▶ _PROBLEM_
Extract, without alteration, each line from the start of the listing to the line bearing "import Module from".

** START DATA SEGMENT **

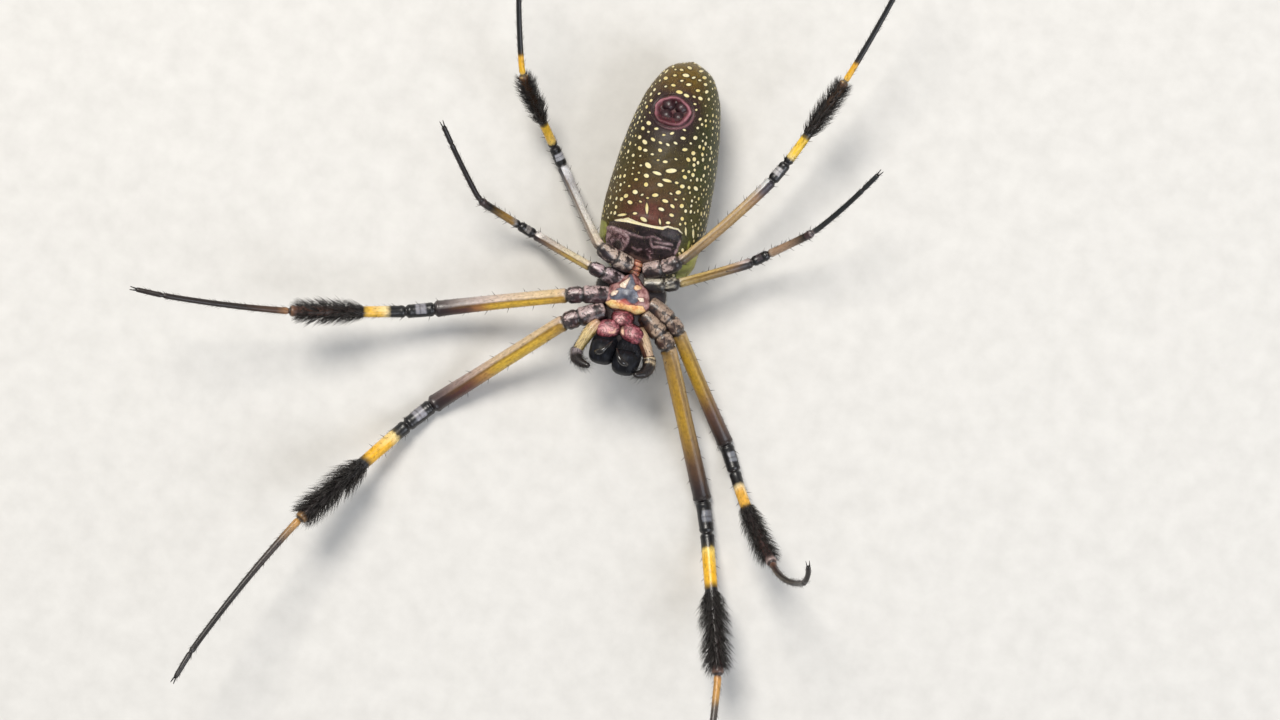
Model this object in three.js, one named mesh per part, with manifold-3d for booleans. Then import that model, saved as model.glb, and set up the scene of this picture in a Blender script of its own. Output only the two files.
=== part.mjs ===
// A female golden silk orb weaver at life size, lying on her back with her legs spread and her feet up.
// Millimetres, +Z up. The tip of her abdomen is towards +Y and her head towards -Y, so her right is at +X.
// The origin is on the small flat of her back that rests on the floor.
import * as THREE from "three";
import { mergeVertices } from "three/addons/utils/BufferGeometryUtils.js";
import Module from "manifold-3d";

const wasm = await Module();
wasm.setup();

// Driving dimensions of the body. Body places are measured from the middle of the breast plate.
const REST_Y = 12; // from the breast plate back to the flat that rests on the floor
const GAP = 0.3; // between neighbouring hard plates and leg joints
const SMALL_GAP = 0.15; // between the smallest pieces
const FLOOR_CUT = 40; // size of the block that cuts the resting flats

const RIM_Z = 6.0; // the plane where the head shield ends and the leg roots begin
const HEAD_ROLL = -6; // degrees: her breast turns to her left, as the belly does
const HEAD_YAW = 4.5;
// Each row along the body: place along Y, half-width, height of the back, height of the belly.
const CARAPACE_ROWS = [
  [3.5, 0, 5.9, 5.9],
  [3.2, 1.4, 5.2, 6.7],
  [2.2, 3.0, 4.4, 7.7],
  [0.6, 3.75, 3.4, 8.7],
  [-1.2, 3.7, 2.9, 9.2],
  [-2.9, 3.0, 2.6, 9.6],
  [-4.4, 2.85, 2.5, 9.8],
  [-5.6, 2.65, 3.1, 9.3],
  [-6.2, 1.7, 4.2, 8.2],
  [-6.4, 0, 5.4, 5.4],
];
const ABDOMEN_ROWS = [
  [2.0, 0, 2.6, 2.6],
  [2.4, 3.2, 1.0, 4.6],
  [4.0, 5.0, 0.35, 7.8],
  [6.2, 5.4, 0.0, 10.1],
  [9.0, 5.58, -0.18, 10.9],
  [12.5, 5.4, -0.22, 11.1],
  [16.0, 5.08, -0.05, 11.0],
  [19.5, 4.5, 0.35, 10.5],
  [22.4, 3.65, 1.1, 9.3],
  [24.6, 2.25, 2.4, 7.7],
  [25.7, 0, 4.9, 4.9],
];
const ABDOMEN_ROLL = -8; // degrees: the belly's middle line turns to her left
const ABDOMEN_YAW = 3.2;
const ABDOMEN_SHIFT = 0.5; // towards her right
// The fold across the front of the belly.
const FURROW = { place: 0.335, reach: 52, width: 0.34, depth: 0.2 };
const PEDICEL = { y: 3.1, z: 6.9, length: 1.7, radius: 0.62 };
const SPINNERET_Y = 19.6; // middle of the spinneret ring along the belly
const SPINNERET_RING = { radius: 1.62, thick: 0.36, wide: 1.14, long: 0.92 };

const STERNUM = { z: 7.5, dome: 1.15, depth: 1.25 };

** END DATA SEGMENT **

▶ _RESPONSE TO THIS TASK_
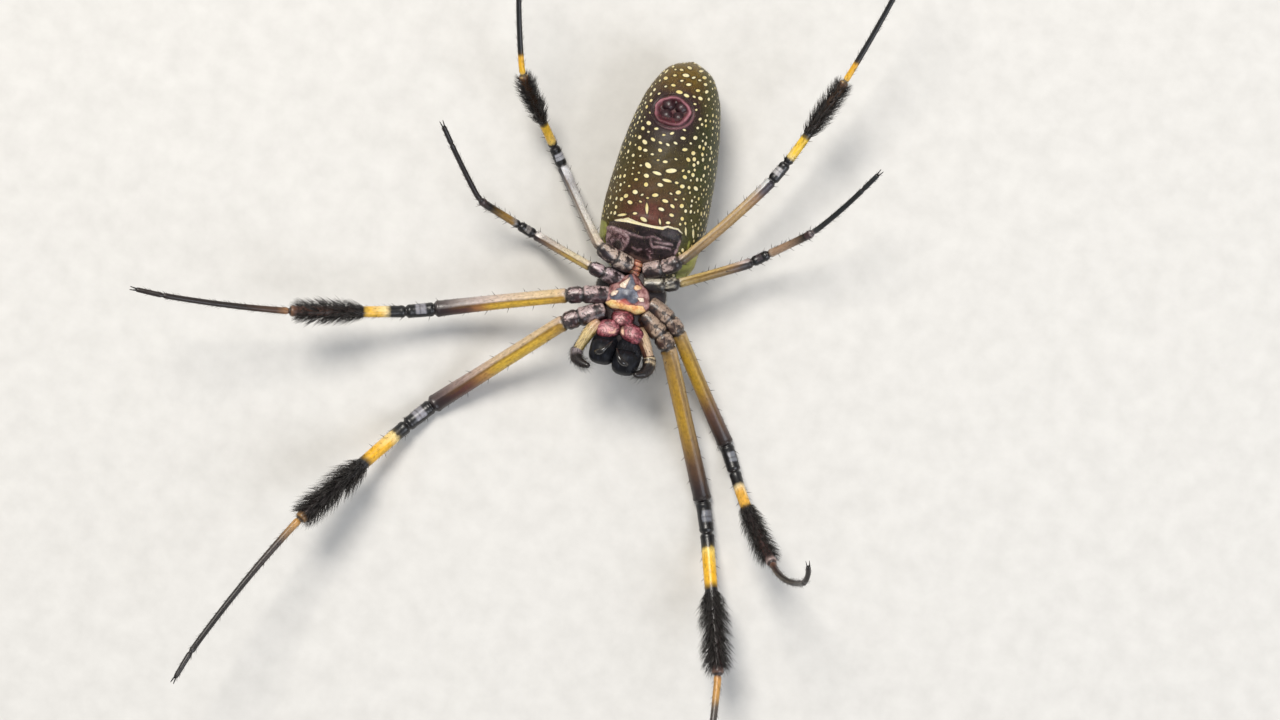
Model this object in three.js, one named mesh per part, with manifold-3d for booleans. Then import that model, saved as model.glb, and set up the scene of this picture in a Blender script of its own. Output only the two files.
=== part.mjs ===
// A female golden silk orb weaver at life size, lying on her back with her legs spread and her feet up.
// Millimetres, +Z up. The tip of her abdomen is towards +Y and her head towards -Y, so her right is at +X.
// The origin is on the small flat of her back that rests on the floor.
import * as THREE from "three";
import { mergeVertices } from "three/addons/utils/BufferGeometryUtils.js";
import Module from "manifold-3d";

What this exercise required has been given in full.